• EXERCISE BRIEF: Find each line holding "scene" and copy it out.

■ ■ ■ ■ ■ ■ ■

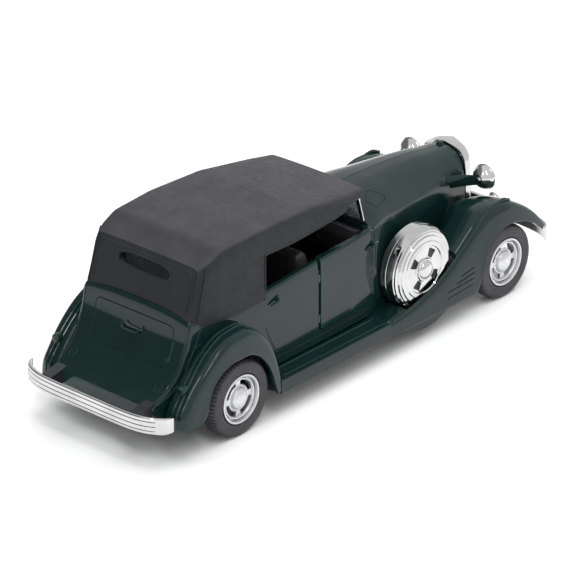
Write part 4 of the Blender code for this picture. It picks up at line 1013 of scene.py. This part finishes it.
for a in np.radians(56 + 90 * np.arange(4)):
    out = np.array([math.cos(a), math.sin(a)])
    across = np.array([-out[1], out[0]])
    corners = rounded([out * 3.75 - across * 1.05, out * 6.3 - across * 1.6, out * 6.3 + across * 1.6,
                       out * 3.75 + across * 1.05], 0.4, 4) + [SPARE_X, SPARE_Z]
    carve(cover, prism("slot", corners, "y", -26.0, -23.8))
    pits.append(prism("pit", corners, "y", -24.5, -24.05))
both_sides(cover, "spare_disc_{}", CHROME, ["spare_cover_{}"], 24)
both_sides(joined(*pits), "spare_pits_{}", BLACK)

# ---------------- small lamps and handles
TAIL = [(0, -1.8), (0.7, -1.7), (1.2, -1.0), (1.3, 0.8), (1.25, 0.95), (1.0, 1.0), (0.9, 1.1), (0.5, 1.18),
        (0, 1.2)]
tail = turned("tail", [(r, -h) for r, h in TAIL], (-20.4, -23.6, 21.2), "x", 48)
both_sides(tail, "tail_lamp_{}_bell", GREEN, ["tail_lamp_{}"])
mark = along([(108.4, -25.1, 29.4), (110.2, -25.1, 30.4), (113.2, -24.9, 30.9), (116.2, -24.7, 29.8)], 24)
mark = swept("mark", mark, circle(0.55, 14, 0.9))
both_sides(mark, "marker_lamp_{}_bell", GREEN, ["marker_lamp_{}"])
grip = lever(21.4, 32.2, -20.55, 0.9, 3.2)
both_sides(grip, "rear_grip_{}", GREEN, ["handle_rear_{}"])

# ---------------- wheels
TYRE = [(7.6, 21.3), (8.6, 21.0), (9.8, 20.9), (10.5, 21.1), (10.95, 21.5), (11.2, 22.1), (11.3, 22.8),
        (11.3, 24.9), (11.2, 25.5), (10.95, 26.05), (10.6, 26.3), (9.9, 26.5), (9.3, 26.56), (8.9, 26.4),
        (8.7, 26.5), (8.3, 26.5), (7.9, 26.3), (7.6, 26.2)]
TREAD_ROWS = range(4, 10)
BLOCKS = 60
RIM = [(0.0, 26.95), (0.8, 26.9), (1.6, 26.75), (2.3, 26.4), (2.8, 25.95), (3.0, 25.5), (3.1, 25.0),
       (3.3, 25.3), (3.6, 25.45), (3.8, 25.3), (4.0, 25.05), (5.25, 25.0), (5.4, 25.35), (5.6, 25.75),
       (5.85, 25.8), (6.05, 25.55), (6.15, 24.9), (6.4, 24.9), (6.5, 25.9), (6.7, 26.4), (7.0, 26.5),
       (7.2, 26.4), (7.3, 26.15), (7.3, 21.6), (6.5, 21.6), (6.3, 24.2), (2.2, 24.2), (2.0, 21.8),
       (0.0, 21.8)]


def tread(angle, row):
    """Radial cuts between the tread blocks."""
    if row not in TREAD_ROWS:
        return 0.0
    return np.where(np.mod(angle * BLOCKS / (2 * math.pi), 1.0) < 0.35, -0.32, 0.0)


for end, x in (("rear", 0.0), ("front", WHEELBASE)):
    hub = (x, 0, AXLE_Z)
    tyre = turned("tyre", [(r, -y) for r, y in TYRE], hub, "y", BLOCKS * 6, tread)
    both_sides(tyre, "rubber_%s_{}" % end, RUBBER, ["tyre_%s_{}" % end], 40, end + "_wheels")
    rim = turned("rim", [(r, -y) for r, y in RIM], hub, "y", 120)
    for a in np.radians(45 + 90 * np.arange(4)):
        inner = [np.array([math.cos(a + t), math.sin(a + t)]) * 3.95 for t in np.linspace(-0.58, 0.58, 13)]
        outer = [np.array([math.cos(a + t), math.sin(a + t)]) * 5.35 for t in np.linspace(0.60, -0.60, 13)]
        carve(rim, prism("slot", rounded(inner + outer, 0.3, 3) + [x, AXLE_Z], "y", -27.0, -23.6))
    both_sides(rim, "disc_%s_{}" % end, SILVER, ["rim_%s_{}" % end], 24, end + "_wheels")

# ---------------- the look of parts kept as modelled
# the hinge pins take the dark blued material as painted shade, to keep the front door gaps dark
KEPT = {"axle_front": STEEL, "axle_rear": STEEL, "axle_gear": MOTOR, "spring_gear": MOTOR,
        "mainspring": STEEL, "spring_arbor": STEEL, "motor_case": MOTOR, "chassis_base": BLACK,
        "screw_front": STEEL, "screw_rear": STEEL, "steering_column": BLACK, "hinge_pin_right": BLUED_AND_GAP_SHADE,
        "hinge_pin_left": BLUED_AND_GAP_SHADE}
for name, material in KEPT.items():
    for slot in frame["nodes"][name].material_slots:
        slot.material = material

# ---------------- studio
floor_mesh = bpy.data.meshes.new("studio_floor")
FLOOR_HALF = 1.6
corners = [(FLOOR_HALF * u, FLOOR_HALF * v, 0) for u, v in ((-1, -1), (1, -1), (1, 1), (-1, 1))]
floor_mesh.from_pydata(corners, [], [(0, 1, 2, 3)])
floor = added("studio_floor", floor_mesh)
floor_mesh.materials.append(coating("studio_paper", (0.9, 0.9, 0.9), 0.9))


def lamp(name, location, target, size, power, size_y=None):
    data = bpy.data.lights.new(name, "AREA")
    data.shape = "RECTANGLE"
    data.size = size
    data.size_y = size_y or size
    data.energy = power
    ob = added(name, data)
    ob.location = location
    ob.rotation_euler = (Vector(location) - Vector(target)).to_track_quat("Z", "Y").to_euler()
    return ob


# a broad softbox that the paint does not mirror, and two thin strips that draw the long highlights
AIM = (0, 0, 0.02)
STRIP_WIDTH = 0.03
overhead = lamp("softbox_top", (0.20, 0.0, 1.0), (0, 0, 0), size=1.2, power=10.0)
overhead.visible_glossy = False
lamp("strip_high", (-0.35, -0.55, 0.90), AIM, STRIP_WIDTH, power=2.0, size_y=0.6)
lamp("strip_rear", (-0.80, -0.10, 0.80), AIM, STRIP_WIDTH, power=1.0, size_y=0.4)
# an even white surround that fades to one dark side, behind the car's left rear corner
DARK_SIDE = (-0.47, 0.88, 0.0)
BRIGHT = 0.84
DIM = 0.20
FADE_START = 0.40
FADE_END = 0.56
world = bpy.data.worlds.new("studio_world")
world.use_nodes = True
sky = world.node_tree
direction = sky.nodes.new("ShaderNodeTexCoord")
towards = sky.nodes.new("ShaderNodeVectorMath")
towards.operation = "DOT_PRODUCT"
towards.inputs[1].default_value = DARK_SIDE
sky.links.new(direction.outputs["Generated"], towards.inputs[0])
strength = spread(world, towards.outputs["Value"], BRIGHT, DIM, FADE_START, FADE_END)
sky.links.new(strength, sky.nodes["Background"].inputs["Strength"])
sky.nodes["Background"].inputs["Color"].default_value = (1, 1, 1, 1)
bpy.context.scene.world = world
bpy.context.scene.view_settings.view_transform = "Standard"

# ---------------- camera
AZIMUTH = math.radians(-48.08)
ELEVATION = math.radians(26.55)
ROLL = math.radians(-0.16)
CAMERA_OFFSET = Vector((-0.83825, -0.79618, 0.60262))
FLAT = math.cos(ELEVATION)
back = Vector((math.sin(AZIMUTH) * FLAT, -math.cos(AZIMUTH) * FLAT, math.sin(ELEVATION)))
right = Vector((math.cos(AZIMUTH), math.sin(AZIMUTH), 0))
above = back.cross(right)
level = Matrix((right, above, back)).transposed()
turn_roll = Matrix.Rotation(ROLL, 3, back)
cam_data = bpy.data.cameras.new("camera")
cam_data.lens = 294.36
cam_data.sensor_width = 36.0
camera = added("camera", cam_data)
camera.matrix_world = Matrix.Translation(REAR_AXLE + CAMERA_OFFSET) @ (turn_roll @ level).to_4x4()
bpy.context.scene.camera = camera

■ ■ ■ ■ ■ ■ ■

• OUTPUT OF THE EXERCISE:
Write part 4 of the Blender code for this picture. It picks up at line 1013 of scene.py. This part finishes it.
bpy.context.scene.world = world
bpy.context.scene.view_settings.view_transform = "Standard"
bpy.context.scene.camera = camera